Mustafa asked if he could keep one million of the dinar that they took so that he could feed his children, and the leaders of ISIS basically said, “Yeah. You give us your wife and you’ll get your million.”

ISIS gives Christians three options:
1. Renounce Christianity and become a Muslim.
2. Regularly pay enormous fines.
3. Be publicly beheaded.

That night, Mustafa took nothing but his wife and daughters and fled to Turkey.

This is real.

That was my only thought during the rest of the visit.

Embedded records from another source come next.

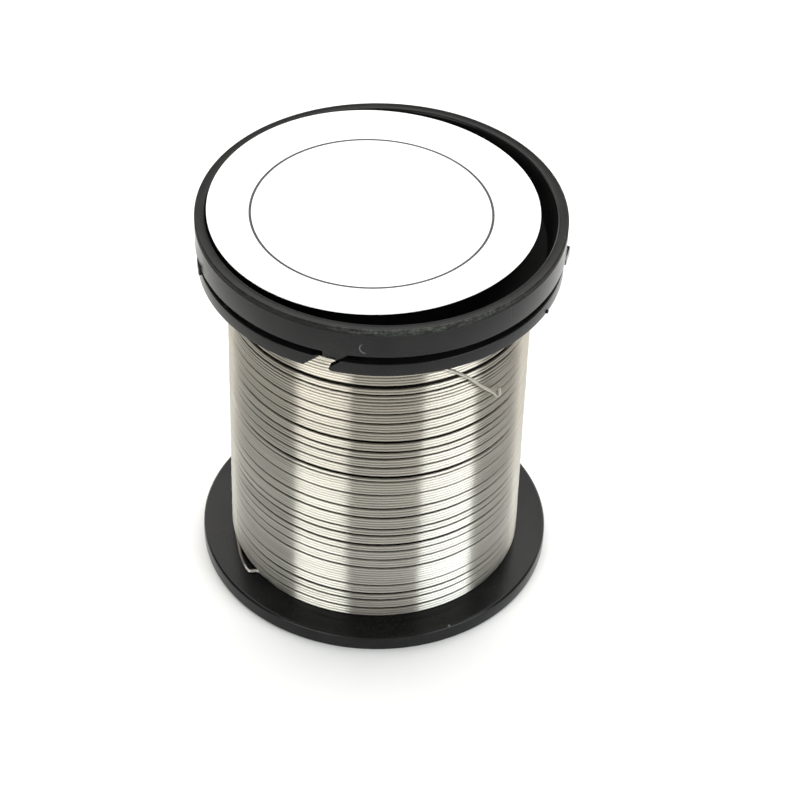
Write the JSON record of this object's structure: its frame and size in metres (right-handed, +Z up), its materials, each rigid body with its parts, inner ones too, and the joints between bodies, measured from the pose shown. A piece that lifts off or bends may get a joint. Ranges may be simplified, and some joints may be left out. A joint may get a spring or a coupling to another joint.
{
  "type": "solder wire spool",
  "caption": "Small reel of fine solder wire: hollow flanged barrel, slotted winding flange, dished end cap with a round label.",
  "frame": {"origin": "centre of the lower flange's underside, where the reel stands", "axes": "+Z up along the reel's axis towards the label, -Y towards the front, where the wire slot is just left of centre, +X to the right"},
  "size_m": [0.0423, 0.042, 0.0494],
  "materials": {
    "black_plastic": "satin moulded black plastic",
    "solder_wire": "bright drawn tin alloy",
    "label_paper": "smooth white label paper"
  },
  "bodies": {
    "reel": {"flanged_barrel": "black_plastic", "winding_flange": "black_plastic", "inner_turns": "solder_wire", "outer_turns": "solder_wire", "wire_tail": "solder_wire"},
    "cap": {"end_cap": "black_plastic", "label": "label_paper"}
  },
  "joints": [
    {"name": "cap_lift", "type": "slide", "parent": "reel", "child": "cap", "axis": [0, 0, 1], "range_m": [0, 0.015]}
  ]
}
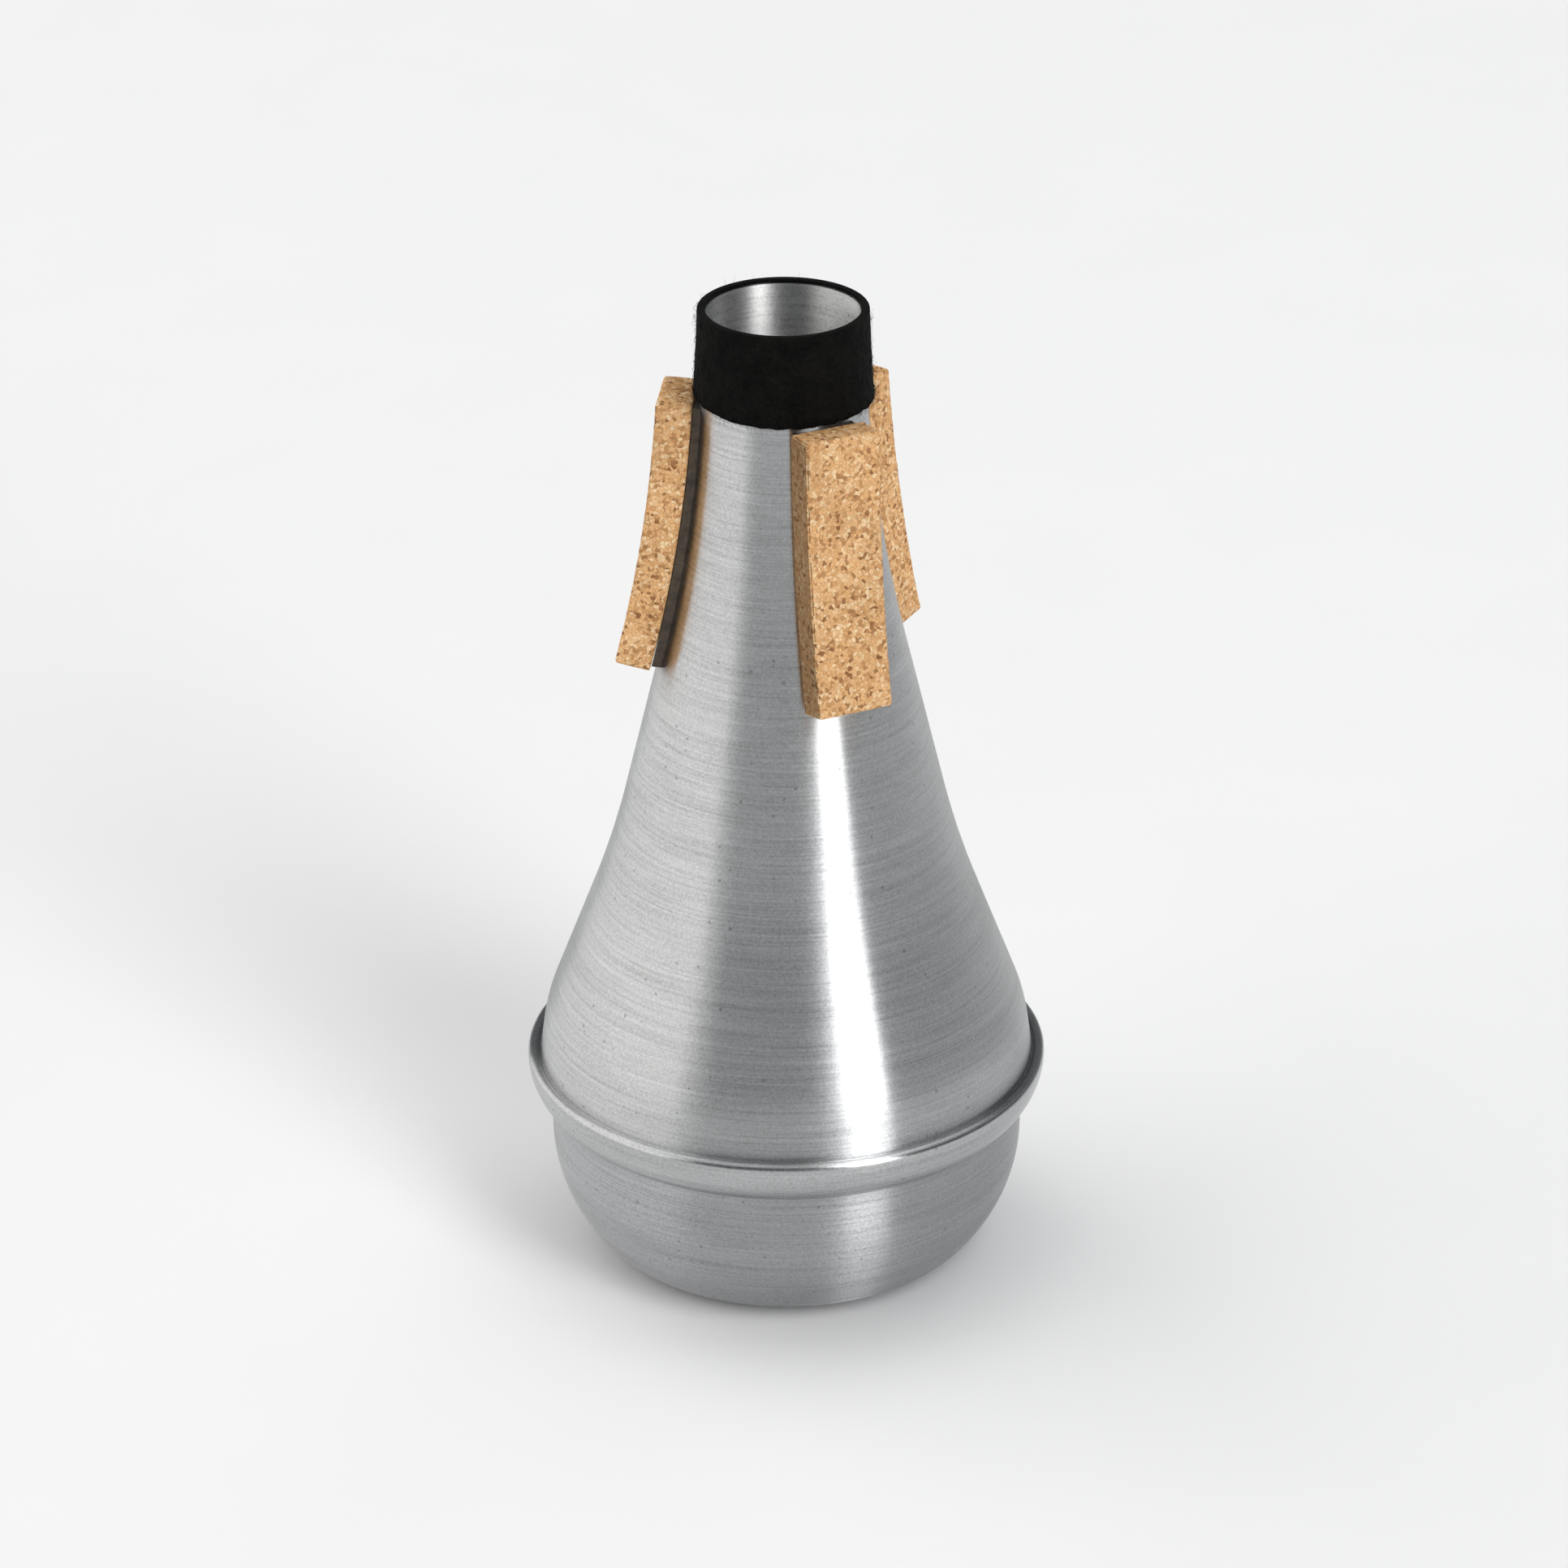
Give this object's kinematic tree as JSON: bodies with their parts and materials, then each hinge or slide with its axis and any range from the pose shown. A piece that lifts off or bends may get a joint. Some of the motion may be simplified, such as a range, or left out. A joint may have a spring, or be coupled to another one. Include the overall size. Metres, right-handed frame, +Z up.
{
  "type": "trumpet practice mute",
  "caption": "Spun aluminium trumpet mute: a flared cone closed by a domed end in a rolled edge, with cork strips up its sides and a felt collar round its open neck.",
  "frame": {"origin": "middle of the flat on the domed end, where the mute stands; bottom centre of the bounding box", "axes": "+Z up the axis of the cone, from the domed end to the open neck; -Y toward the viewer of the picture, +X to the right"},
  "size_m": [0.08, 0.08, 0.1539],
  "materials": {
    "spun_aluminium": "spun and polished, with fine lines round it",
    "cap_aluminium": "spun and polished, with fine lines round it",
    "cork": "agglomerated cork, cut and sanded",
    "cement": "dried contact cement",
    "felt": "black felt, matt and slightly fuzzy"
  },
  "bodies": {
    "root": {"cone_shell": "spun_aluminium", "end_cap": "cap_aluminium", "cork_strip_1": "cork", "cork_strip_2": "cork", "cork_strip_3": "cork", "cement_1": "cement", "cement_2": "cement", "cement_3": "cement", "felt_collar": "felt"}
  },
  "joints": []
}
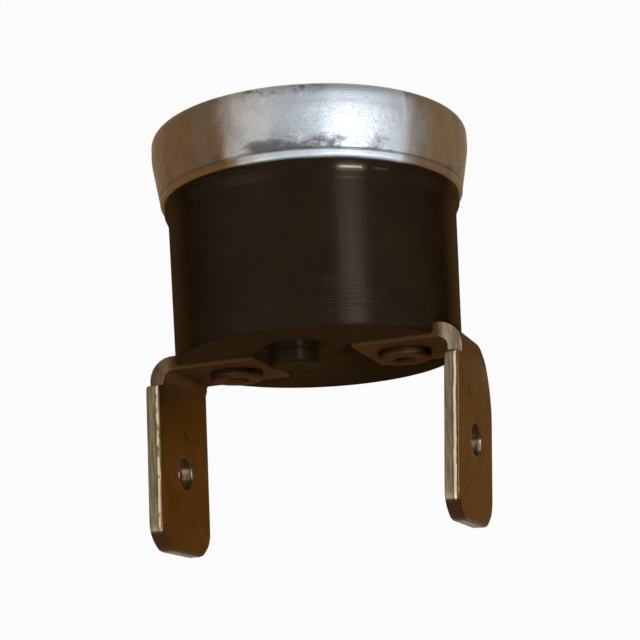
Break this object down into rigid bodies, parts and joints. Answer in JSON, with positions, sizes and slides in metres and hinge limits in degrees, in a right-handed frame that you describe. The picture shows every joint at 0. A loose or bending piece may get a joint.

When they fed us cakes. “This is real.”

When we prayed together. “This is real.”

When Mustafa finished his story about all of the things that his family has suffered through at the hands of ISIS, his daughters stood up in the middle of the room and sang children’s praises to God. The room watched the girls, but I watched Mustafa. 

This is real.

Sometimes when you’ve been asleep all night and you’re about to wake up, the smallest thing in the world can stir you awake.

I came out of the kitchen at the refuge center just as a Syrian woman was struggling to communicate with a Turkish volunteer.

When she saw me, her eyes lit up and relief spread across her face. She gestured to me and said, “Ah! Arabe!”

All I could do was smile, shake my head, and say in what had to be the most Southern accent anyone there had ever heard, “No ma’am.”

I’m not Arabic, even if I look it. You’re gonna have an easier time struggling through Turkish with that lady than speaking Arabic to me.

But I think that was the moment I woke up. 

Whether they’re fleeing from ISIS or the Assad regime, it’s easy to be concerned for the Iraqi and Syrian refugees when your only exposure to them is the news.

It’s easy to sit in your couch and say, “oh man somebody should do something about that.”

It’s easy to repost videos of refugee efforts in Lesvos.

It’s easy to say “yeah I bought a t-shirt from a guy who’s going to Turkey and Greece to work with refugees.”

But hearing stories first hand and being hugged hard by a stout Iraqi brother who is blessed more than I’ll ever know just by us coming to see him, looking into the eyes that have seen the loss of everything, making an effort to speak their language and hold conversation, actually encountering the faces of the people you’ve been hearing about… 

That’s when it’s hard. Because that’s when it’s real to you.

That’s when you wake up.

*Names have been changed in order to protect the privacy and security of those involved.